--- BEGIN EXTRACTED RECORDS ---

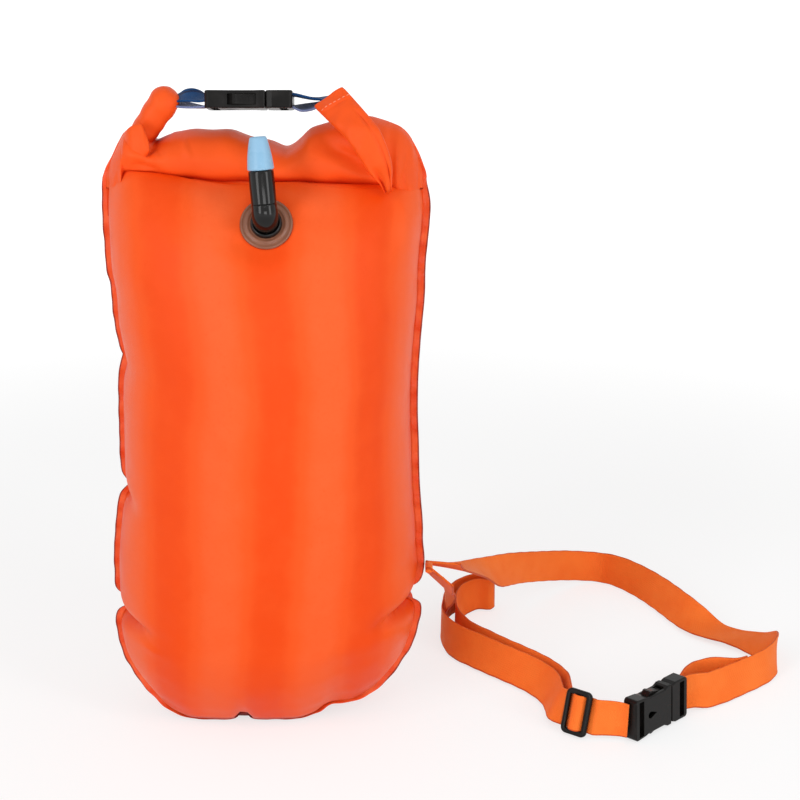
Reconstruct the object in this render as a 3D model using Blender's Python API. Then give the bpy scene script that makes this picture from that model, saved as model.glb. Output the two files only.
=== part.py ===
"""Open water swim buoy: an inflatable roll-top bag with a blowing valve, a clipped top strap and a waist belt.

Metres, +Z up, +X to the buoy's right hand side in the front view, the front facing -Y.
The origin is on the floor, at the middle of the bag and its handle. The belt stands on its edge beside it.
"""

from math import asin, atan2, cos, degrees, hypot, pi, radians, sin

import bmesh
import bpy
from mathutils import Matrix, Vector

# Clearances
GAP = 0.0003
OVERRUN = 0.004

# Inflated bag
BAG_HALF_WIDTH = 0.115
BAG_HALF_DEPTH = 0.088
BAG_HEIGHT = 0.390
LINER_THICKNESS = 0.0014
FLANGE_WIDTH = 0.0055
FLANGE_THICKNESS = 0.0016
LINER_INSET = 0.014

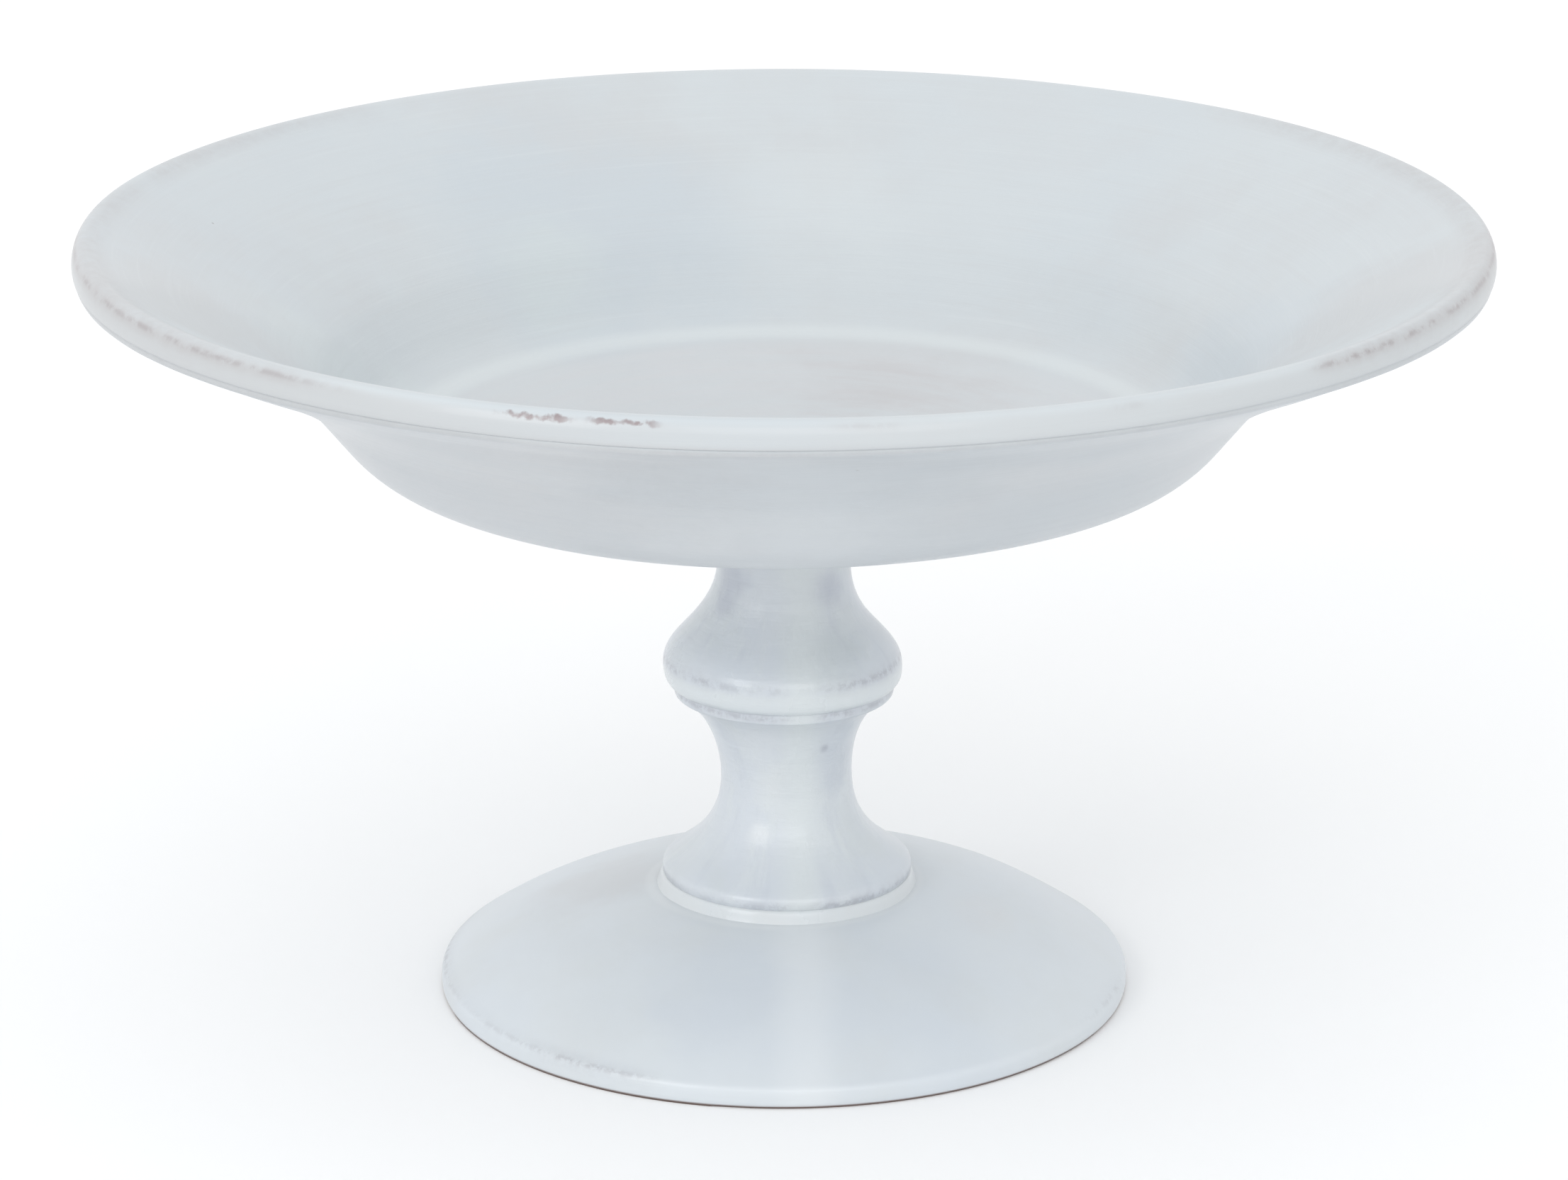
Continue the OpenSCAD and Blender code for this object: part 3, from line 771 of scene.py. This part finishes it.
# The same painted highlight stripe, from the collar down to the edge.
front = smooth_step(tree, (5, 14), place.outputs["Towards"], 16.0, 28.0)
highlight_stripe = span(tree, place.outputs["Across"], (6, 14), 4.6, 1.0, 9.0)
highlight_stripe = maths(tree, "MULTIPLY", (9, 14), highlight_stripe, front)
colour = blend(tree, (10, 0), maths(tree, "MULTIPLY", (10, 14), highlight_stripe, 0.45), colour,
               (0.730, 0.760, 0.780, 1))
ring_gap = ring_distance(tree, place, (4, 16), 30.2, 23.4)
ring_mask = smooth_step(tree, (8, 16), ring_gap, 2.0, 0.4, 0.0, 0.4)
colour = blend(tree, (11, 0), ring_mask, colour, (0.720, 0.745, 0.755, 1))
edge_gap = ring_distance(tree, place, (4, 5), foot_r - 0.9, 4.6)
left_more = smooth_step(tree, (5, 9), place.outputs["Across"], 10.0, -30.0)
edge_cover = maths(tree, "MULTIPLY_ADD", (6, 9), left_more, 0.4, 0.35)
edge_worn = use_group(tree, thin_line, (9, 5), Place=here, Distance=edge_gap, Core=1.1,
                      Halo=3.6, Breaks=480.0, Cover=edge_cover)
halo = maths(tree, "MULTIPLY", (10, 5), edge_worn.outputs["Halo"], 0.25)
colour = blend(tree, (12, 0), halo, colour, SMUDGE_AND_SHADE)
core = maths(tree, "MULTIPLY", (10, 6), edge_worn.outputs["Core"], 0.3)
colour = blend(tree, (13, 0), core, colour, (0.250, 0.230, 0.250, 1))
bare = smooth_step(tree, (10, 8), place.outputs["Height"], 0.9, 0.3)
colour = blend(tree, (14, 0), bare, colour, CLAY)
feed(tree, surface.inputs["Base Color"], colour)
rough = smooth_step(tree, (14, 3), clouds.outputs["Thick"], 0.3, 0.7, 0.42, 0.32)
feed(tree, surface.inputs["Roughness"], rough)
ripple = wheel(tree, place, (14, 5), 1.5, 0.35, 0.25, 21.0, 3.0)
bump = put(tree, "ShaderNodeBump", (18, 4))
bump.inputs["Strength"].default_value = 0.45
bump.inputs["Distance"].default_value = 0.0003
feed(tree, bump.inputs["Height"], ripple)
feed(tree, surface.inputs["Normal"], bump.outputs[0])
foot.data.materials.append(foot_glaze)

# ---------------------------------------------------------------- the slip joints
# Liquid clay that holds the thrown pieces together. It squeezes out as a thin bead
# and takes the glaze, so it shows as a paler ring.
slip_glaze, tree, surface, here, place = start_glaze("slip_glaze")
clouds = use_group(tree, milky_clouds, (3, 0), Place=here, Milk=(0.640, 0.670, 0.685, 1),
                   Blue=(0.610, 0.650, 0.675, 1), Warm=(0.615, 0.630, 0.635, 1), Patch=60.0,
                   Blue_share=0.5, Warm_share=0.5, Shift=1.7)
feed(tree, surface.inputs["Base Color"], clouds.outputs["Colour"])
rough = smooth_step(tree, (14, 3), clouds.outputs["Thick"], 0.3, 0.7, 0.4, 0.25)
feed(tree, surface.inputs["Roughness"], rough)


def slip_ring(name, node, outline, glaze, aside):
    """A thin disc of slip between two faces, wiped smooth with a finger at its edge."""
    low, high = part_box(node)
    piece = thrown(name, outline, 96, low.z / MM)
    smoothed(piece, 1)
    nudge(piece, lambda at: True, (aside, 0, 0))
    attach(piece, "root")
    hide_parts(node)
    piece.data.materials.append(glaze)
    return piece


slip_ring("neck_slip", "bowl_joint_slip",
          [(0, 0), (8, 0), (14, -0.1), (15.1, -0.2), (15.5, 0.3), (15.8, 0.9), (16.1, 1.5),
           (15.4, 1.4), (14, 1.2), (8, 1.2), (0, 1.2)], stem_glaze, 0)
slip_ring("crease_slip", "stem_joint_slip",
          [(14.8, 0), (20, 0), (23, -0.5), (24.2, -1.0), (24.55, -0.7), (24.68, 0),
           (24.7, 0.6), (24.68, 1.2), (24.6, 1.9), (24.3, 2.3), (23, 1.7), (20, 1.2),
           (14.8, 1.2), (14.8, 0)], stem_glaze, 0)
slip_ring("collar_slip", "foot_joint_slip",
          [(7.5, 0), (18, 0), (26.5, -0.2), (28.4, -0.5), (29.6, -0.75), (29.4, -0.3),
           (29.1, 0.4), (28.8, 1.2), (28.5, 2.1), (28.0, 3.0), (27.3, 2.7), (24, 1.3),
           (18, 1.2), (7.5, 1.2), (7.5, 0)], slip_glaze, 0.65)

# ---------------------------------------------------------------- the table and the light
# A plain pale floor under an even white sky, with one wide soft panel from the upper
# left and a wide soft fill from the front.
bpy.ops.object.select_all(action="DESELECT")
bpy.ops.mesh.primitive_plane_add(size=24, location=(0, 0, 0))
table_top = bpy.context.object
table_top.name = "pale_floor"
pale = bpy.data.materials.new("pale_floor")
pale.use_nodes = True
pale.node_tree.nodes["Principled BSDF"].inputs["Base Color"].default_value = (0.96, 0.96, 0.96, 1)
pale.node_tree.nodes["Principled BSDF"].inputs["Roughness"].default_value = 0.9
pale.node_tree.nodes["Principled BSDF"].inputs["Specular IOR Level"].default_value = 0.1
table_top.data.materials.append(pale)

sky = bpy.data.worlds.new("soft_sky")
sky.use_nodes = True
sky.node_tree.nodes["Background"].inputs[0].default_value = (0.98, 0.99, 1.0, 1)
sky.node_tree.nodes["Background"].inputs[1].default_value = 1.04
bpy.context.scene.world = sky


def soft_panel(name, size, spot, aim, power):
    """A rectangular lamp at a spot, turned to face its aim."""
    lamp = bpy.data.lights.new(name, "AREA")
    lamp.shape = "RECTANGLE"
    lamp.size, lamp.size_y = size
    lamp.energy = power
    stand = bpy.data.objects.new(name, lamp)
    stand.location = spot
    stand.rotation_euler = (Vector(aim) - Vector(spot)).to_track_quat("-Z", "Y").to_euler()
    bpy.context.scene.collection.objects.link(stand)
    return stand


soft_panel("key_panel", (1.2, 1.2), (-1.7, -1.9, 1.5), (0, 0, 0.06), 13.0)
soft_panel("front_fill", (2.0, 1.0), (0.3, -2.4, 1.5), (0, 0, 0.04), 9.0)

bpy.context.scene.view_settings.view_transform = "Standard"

--- END EXTRACTED RECORDS ---

◆ **WRITTEN EXERCISE**: Repeat, exactly and only, the lines from the beginning of the material through the line that contains "LINER_INSET = 0.014".

◆ **TASK RESULT**:
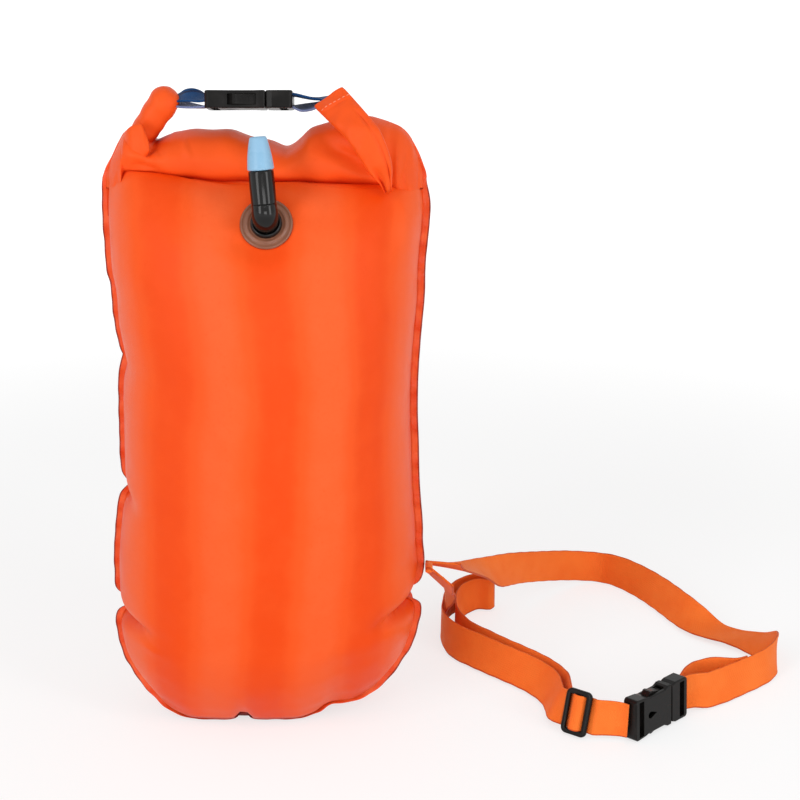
Reconstruct the object in this render as a 3D model using Blender's Python API. Then give the bpy scene script that makes this picture from that model, saved as model.glb. Output the two files only.
=== part.py ===
"""Open water swim buoy: an inflatable roll-top bag with a blowing valve, a clipped top strap and a waist belt.

Metres, +Z up, +X to the buoy's right hand side in the front view, the front facing -Y.
The origin is on the floor, at the middle of the bag and its handle. The belt stands on its edge beside it.
"""

from math import asin, atan2, cos, degrees, hypot, pi, radians, sin

import bmesh
import bpy
from mathutils import Matrix, Vector

# Clearances
GAP = 0.0003
OVERRUN = 0.004

# Inflated bag
BAG_HALF_WIDTH = 0.115
BAG_HALF_DEPTH = 0.088
BAG_HEIGHT = 0.390
LINER_THICKNESS = 0.0014
FLANGE_WIDTH = 0.0055
FLANGE_THICKNESS = 0.0016
LINER_INSET = 0.014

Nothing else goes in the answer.